Re: table size/record limit

From
David Helgason
Date:
On 21. okt 2004, at 01:30, Dennis Gearon wrote:

> I am designing something that may be the size of yahoo, google, ebay,
> etc.

Grrr. Geek wet-dream.

> Just ONE many to many table could possibly have the following
> characteristics:
>
>    3,600,000,000 records
>    each record is 9 fields of INT4/DATE

I don't do this myself (my data is only 3 gig, and most of that is in
blobs), but people have repeatedly reported such sizes on this list.

Check
    http://archives.postgresql.org/pgsql-admin/2001-01/msg00188.php

... but the best you can do is just to try it out. With a few commands
in the 'pql' query tool you can easily populate a ridiculously large
database ("insert into foo select * from foo" a few times).

In few hours you'll have some feel of it.

> Other tables will have about 5 million records of about the same size.
>
> There are lots of scenarios here to lessson this.

What you'll have to worry about most is the access pattern, and update
frequency.

There's a lot of info out there. You may need any of the following:
  • clustering, the 'slony' project seems to be popular around here.
  • concurrency of updating
  • connnection pooling, maybe via Apache or some java-thingey
  • securing yourself from hardware errors

This list is a goldmine of discussions. Search the archives for
discussions and pointers. Search interfaces at

    http://archives.postgresql.org/pgsql-general/
    http://archives.postgresql.org/pgsql-admin/

.... or download the list archive mbox files into your mail-program and
use that (which is what I do).

d.
--
David Helgason,
Business Development et al.,
Over the Edge I/S (http://otee.dk)
Direct line +45 2620 0663
Main line +45 3264 5049



Re: table size/record limit

From
Gaetano Mendola
Date:
Dennis Gearon wrote:
> I am designing something that may be the size of yahoo, google, ebay, etc.
>
> Just ONE many to many table could possibly have the following
> characteristics:
>
>    3,600,000,000 records

This is a really huge monster one, and if you don't partition that
table in some way I think you'll have nightmares with it...



Regards
Gaetano Mendola


Re: table size/record limit

From
Gaetano Mendola
Date:
-----BEGIN PGP SIGNED MESSAGE-----
Hash: SHA1

Dennis Gearon wrote:
| Gaetano Mendola wrote:
|
|> Dennis Gearon wrote:
|>
|>> I am designing something that may be the size of yahoo, google, ebay,
|>> etc.
|>>
|>> Just ONE many to many table could possibly have the following
|>> characteristics:
|>>
|>>    3,600,000,000 records
|>
|> This is a really huge monster one, and if you don't partition that
|> table in some way I think you'll have nightmares with it...
|>
|> Regards
|> Gaetano Mendola
|>
| thanks for the input, Gaetano.

For partion in some way I don't mean only split it in more tables.

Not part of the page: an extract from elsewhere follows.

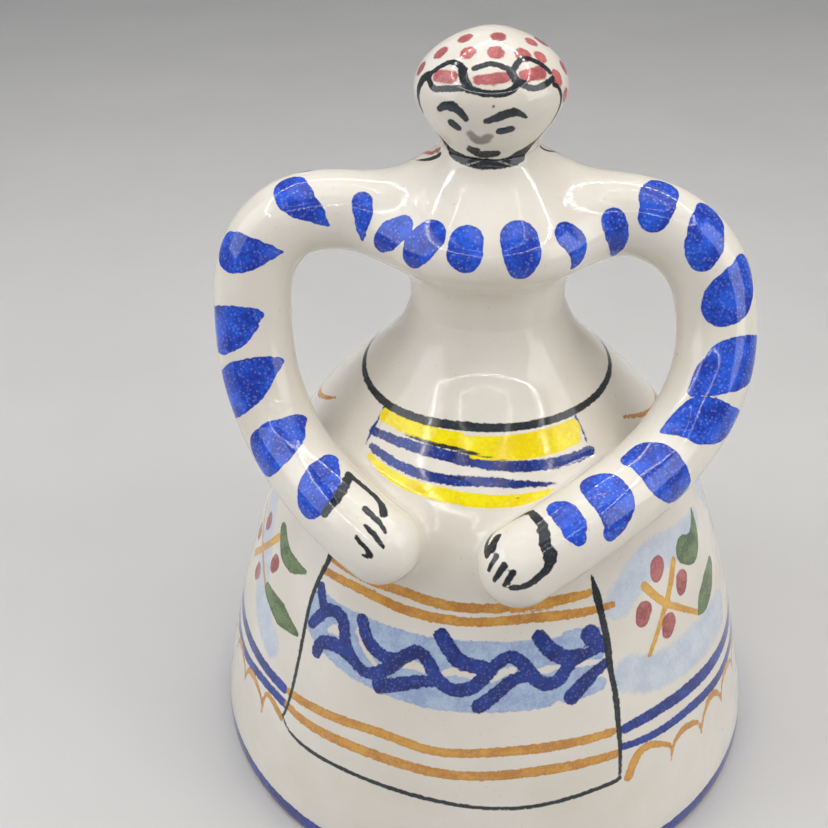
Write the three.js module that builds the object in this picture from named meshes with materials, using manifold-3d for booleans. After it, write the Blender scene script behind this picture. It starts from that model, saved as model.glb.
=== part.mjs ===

You
can use some available tools in postgres and continue to see this table
as one but implemented behind the scenes with more tables.
One usefull and impressive way is to use the inheritance in order to obtain
a vertical partition

0) Decide a partition policy ( based on time stamp for example )
1) Create an empty base table with the name that you want see as "public"
2) Create the partition using the empty table as base table
3) Create a rule on the base table so an insert or the update on it is
~   performed as a insert or an update on the right table ( using the partition
~   policy at step 0 )

in this way you are able to vacuum each partition, reindex each partition and
so on in a more "feseable way" I do not immagine vacuum full or reindex a
3,600,000,000 records table...



Regards
Gaetano Mendola






















-----BEGIN PGP SIGNATURE-----
Version: GnuPG v1.2.5 (MingW32)
Comment: Using GnuPG with Thunderbird - http://enigmail.mozdev.org

iD8DBQFBeLiK7UpzwH2SGd4RAh+TAJ4w89SvkFWgt9DGhQx/aUR6j2wDtwCgtut5
FN0OuoycbI37a8Wouvo3icw=
=Wb6h
-----END PGP SIGNATURE-----


Re: table size/record limit

From
Dennis Gearon
Date:
Great Idea! When I get that far, I will try it.

Gaetano Mendola wrote:

<snip>

> For partion in some way I don't mean only split it in more tables. You
> can use some available tools in postgres and continue to see this table
> as one but implemented behind the scenes with more tables.
> One usefull and impressive way is to use the inheritance in order to obtain
> a vertical partition
>
> 0) Decide a partition policy ( based on time stamp for example )
> 1) Create an empty base table with the name that you want see as "public"
> 2) Create the partition using the empty table as base table
> 3) Create a rule on the base table so an insert or the update on it is
> ~   performed as a insert or an update on the right table ( using the
> partition
> ~   policy at step 0 )
>
> in this way you are able to vacuum each partition, reindex each
> partition and
> so on in a more "feseable way" I do not immagine vacuum full or reindex a
> 3,600,000,000 records table...